» **SHORT TASK**: From the entries below, copy exactly the lines from the one that contains "Write part 2" through the one that contains "1.4), 0.86, 0.14)", both included, and only those.

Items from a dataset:
:::::

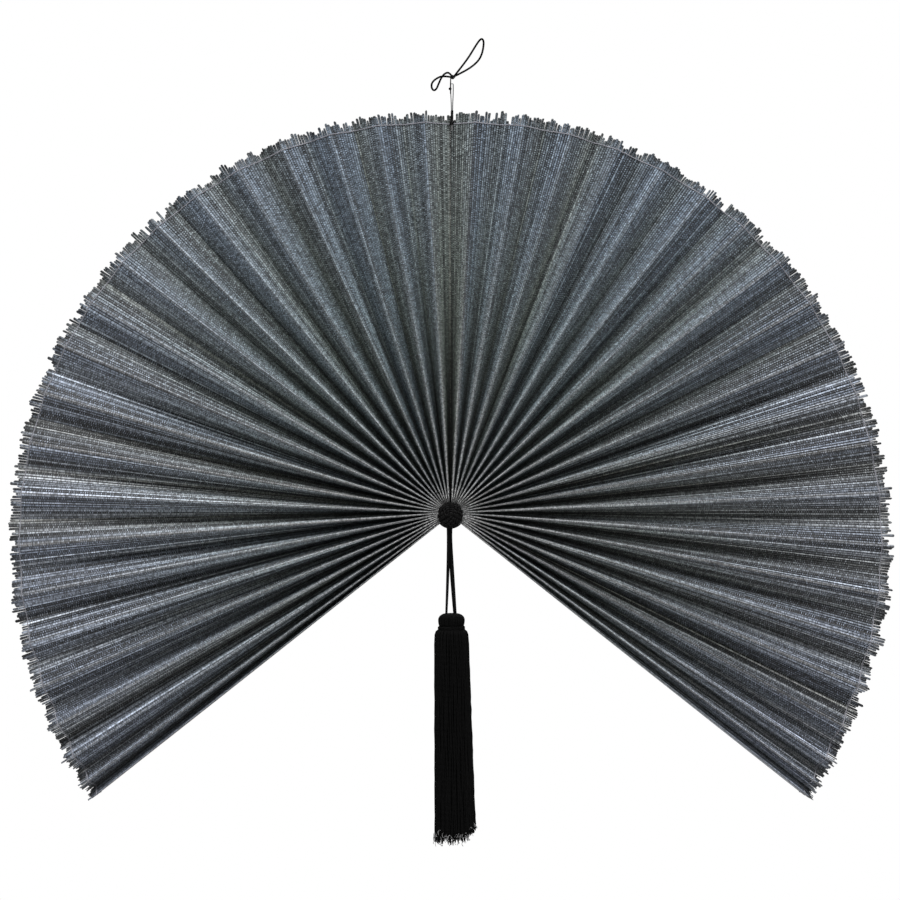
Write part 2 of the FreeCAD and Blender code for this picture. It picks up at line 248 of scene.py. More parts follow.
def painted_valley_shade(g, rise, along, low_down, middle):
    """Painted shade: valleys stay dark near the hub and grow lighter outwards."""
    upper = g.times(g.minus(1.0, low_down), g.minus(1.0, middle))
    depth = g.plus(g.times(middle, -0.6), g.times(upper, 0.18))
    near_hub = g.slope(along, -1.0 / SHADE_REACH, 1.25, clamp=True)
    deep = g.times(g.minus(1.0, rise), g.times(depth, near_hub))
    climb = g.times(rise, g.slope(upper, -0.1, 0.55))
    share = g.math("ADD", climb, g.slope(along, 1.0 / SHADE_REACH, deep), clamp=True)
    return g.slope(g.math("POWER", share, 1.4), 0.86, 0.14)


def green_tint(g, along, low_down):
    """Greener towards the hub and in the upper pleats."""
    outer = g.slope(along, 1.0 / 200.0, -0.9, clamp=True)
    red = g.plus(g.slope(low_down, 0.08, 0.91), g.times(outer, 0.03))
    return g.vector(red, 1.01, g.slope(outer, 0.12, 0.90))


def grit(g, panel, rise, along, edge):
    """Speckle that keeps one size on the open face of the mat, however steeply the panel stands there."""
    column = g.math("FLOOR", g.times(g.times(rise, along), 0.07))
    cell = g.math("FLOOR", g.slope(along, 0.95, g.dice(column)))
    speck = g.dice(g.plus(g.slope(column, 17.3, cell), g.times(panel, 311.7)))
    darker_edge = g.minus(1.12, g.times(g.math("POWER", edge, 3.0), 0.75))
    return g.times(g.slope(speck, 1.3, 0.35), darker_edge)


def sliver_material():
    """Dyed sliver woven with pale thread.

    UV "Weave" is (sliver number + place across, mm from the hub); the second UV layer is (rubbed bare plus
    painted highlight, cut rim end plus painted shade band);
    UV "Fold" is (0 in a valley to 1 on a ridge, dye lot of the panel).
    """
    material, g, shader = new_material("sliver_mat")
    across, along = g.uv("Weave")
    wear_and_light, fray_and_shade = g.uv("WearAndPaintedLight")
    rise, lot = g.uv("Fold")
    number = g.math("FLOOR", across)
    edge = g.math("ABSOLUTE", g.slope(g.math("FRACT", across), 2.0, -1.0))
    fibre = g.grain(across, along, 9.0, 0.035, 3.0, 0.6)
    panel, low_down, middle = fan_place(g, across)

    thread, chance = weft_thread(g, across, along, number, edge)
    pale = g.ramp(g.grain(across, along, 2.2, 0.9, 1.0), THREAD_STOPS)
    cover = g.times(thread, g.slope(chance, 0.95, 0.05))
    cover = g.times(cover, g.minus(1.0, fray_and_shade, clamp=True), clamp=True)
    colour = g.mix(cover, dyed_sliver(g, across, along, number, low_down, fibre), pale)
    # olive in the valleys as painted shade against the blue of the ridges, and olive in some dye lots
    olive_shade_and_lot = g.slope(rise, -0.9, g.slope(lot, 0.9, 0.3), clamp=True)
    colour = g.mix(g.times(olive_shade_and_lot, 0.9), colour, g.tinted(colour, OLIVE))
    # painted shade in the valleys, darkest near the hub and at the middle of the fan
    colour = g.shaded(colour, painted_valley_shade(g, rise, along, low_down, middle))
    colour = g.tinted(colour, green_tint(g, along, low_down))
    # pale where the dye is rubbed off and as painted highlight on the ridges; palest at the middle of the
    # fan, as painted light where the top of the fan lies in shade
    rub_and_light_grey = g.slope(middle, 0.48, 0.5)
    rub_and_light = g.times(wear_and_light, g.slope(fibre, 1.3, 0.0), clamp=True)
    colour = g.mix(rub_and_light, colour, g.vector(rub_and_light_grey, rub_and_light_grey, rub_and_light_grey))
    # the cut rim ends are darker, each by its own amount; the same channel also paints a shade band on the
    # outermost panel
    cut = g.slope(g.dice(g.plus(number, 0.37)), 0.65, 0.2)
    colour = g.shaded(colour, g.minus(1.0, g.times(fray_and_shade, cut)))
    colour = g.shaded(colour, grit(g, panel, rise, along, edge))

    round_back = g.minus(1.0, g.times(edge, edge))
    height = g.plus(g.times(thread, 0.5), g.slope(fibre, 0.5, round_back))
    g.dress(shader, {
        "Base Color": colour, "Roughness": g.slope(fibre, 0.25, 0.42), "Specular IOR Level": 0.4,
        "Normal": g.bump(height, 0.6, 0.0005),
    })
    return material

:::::

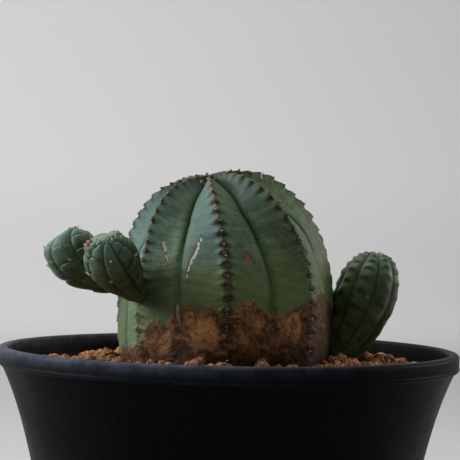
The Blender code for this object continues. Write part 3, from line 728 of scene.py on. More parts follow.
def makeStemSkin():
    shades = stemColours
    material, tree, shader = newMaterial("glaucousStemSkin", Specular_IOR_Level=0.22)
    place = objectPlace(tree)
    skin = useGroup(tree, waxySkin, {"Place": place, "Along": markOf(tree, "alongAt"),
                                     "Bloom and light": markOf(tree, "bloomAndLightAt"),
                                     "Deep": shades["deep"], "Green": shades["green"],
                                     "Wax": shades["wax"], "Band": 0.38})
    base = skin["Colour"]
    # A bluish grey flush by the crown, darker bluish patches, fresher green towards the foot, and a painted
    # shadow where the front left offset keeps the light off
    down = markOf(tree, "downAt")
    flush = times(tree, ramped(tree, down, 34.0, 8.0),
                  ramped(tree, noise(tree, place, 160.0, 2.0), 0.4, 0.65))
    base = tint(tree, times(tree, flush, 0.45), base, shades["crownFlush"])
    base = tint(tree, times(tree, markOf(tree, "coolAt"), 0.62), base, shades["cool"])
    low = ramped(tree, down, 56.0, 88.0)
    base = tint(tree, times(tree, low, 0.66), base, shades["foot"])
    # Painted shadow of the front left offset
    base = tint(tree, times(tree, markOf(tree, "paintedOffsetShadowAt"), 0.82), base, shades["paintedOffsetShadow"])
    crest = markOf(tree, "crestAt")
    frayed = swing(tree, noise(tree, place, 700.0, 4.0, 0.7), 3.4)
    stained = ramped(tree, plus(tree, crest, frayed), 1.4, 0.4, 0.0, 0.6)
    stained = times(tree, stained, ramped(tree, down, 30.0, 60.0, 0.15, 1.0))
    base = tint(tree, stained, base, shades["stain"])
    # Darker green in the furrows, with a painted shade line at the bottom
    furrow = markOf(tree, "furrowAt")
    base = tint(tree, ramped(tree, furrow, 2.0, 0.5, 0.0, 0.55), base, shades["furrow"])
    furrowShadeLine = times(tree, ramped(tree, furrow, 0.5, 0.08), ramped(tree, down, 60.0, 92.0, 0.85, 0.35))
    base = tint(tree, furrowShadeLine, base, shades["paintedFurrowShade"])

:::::

» **OUTPUT**:
Write part 2 of the FreeCAD and Blender code for this picture. It picks up at line 248 of scene.py. More parts follow.
def painted_valley_shade(g, rise, along, low_down, middle):
    """Painted shade: valleys stay dark near the hub and grow lighter outwards."""
    upper = g.times(g.minus(1.0, low_down), g.minus(1.0, middle))
    depth = g.plus(g.times(middle, -0.6), g.times(upper, 0.18))
    near_hub = g.slope(along, -1.0 / SHADE_REACH, 1.25, clamp=True)
    deep = g.times(g.minus(1.0, rise), g.times(depth, near_hub))
    climb = g.times(rise, g.slope(upper, -0.1, 0.55))
    share = g.math("ADD", climb, g.slope(along, 1.0 / SHADE_REACH, deep), clamp=True)
    return g.slope(g.math("POWER", share, 1.4), 0.86, 0.14)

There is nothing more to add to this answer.